Die wichtigsten Ergebnisse:
- Jugendliche verfügen weitgehend unabhängig von soziodemografischen Variablen wie Alter und Geschlecht bereits über ein grundlegendes Wissen zum Datengeschäftsmodell sozialer Medien.
- Das Wissen um datenschutzrechtliche Rahmenbedingungen (bspw. zu den in der Datenschutzgrundverordnung festgelegten Rechten) scheint bei Jugendlichen jedoch noch ausbaufähig zu sein.
- Viele der befragten Jugendlichen würden ein öffentlich-rechtlich finanziertes soziales Medium lieber nutzen als ein soziales Medium, das auf dem Datengeschäftsmodell aufbaut.
- Die Jugendliche wären bereit, rund zwei Drittel mehr für die Nutzung eines öffentlich-rechtlichen sozialen Mediums zu bezahlen als für eines auf Grundlage des Datengeschäftsmodells: Die Befragung ergab, dass sie durchschnittlich 2,52 Euro pro Monat für ein öffentlich-rechtliches soziales Medium aufbringen würden.
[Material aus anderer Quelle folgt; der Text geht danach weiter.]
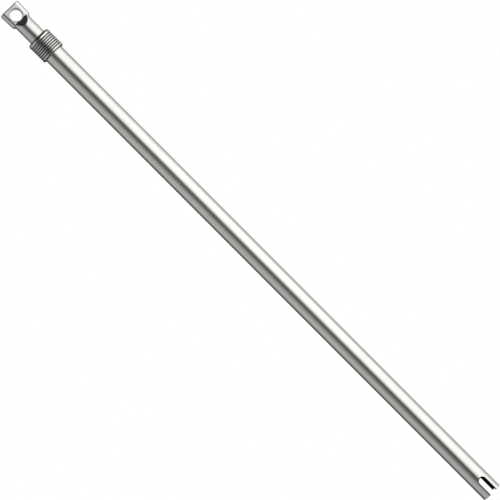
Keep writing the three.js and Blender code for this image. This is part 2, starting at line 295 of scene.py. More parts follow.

Für die Nutzung eines sozialen Mediums auf Basis des Datengeschäftsmodells wären sie hingegen nur zu einer Zahlung von durchschnittlich 1,49 Euro pro Monat bereit.
Grafiken der Studie
Der Impact der Studie:
Die Autor:innen sind überzeugt, dass die selbstbestimmte Nutzung digitaler Angebote nur möglich ist, wenn ausreichend Wissen zu den Nutzungsbedingungen vorhanden ist. Die Ergebnisse lassen erkennen, in welchen Bereichen diesbezüglich noch Wissen bei den Jugendlichen fehlt, zum Beispiel im Bereich rechtlicher Rahmenbedingungen.
Die Forschungsergebnisse helfen dabei, Informationsveranstaltungen zu konzipieren, Lernmaterialien zu erstellen sowie Lehrpläne zu überarbeiten, um die Kenntnisse von Kindern und Jugendlichen über das Datengeschäftsmodell sozialer Medien und somit die Digital Literacy junger Menschen zu erweitern.
Zudem ermöglichen die Ergebnisse eine Diskussion über die Akzeptanz des aktuell vielfach genutzten Datengeschäftsmodells sozialer Medien sowie potenzieller alternativer Bezahlmodelle unter jungen Usern.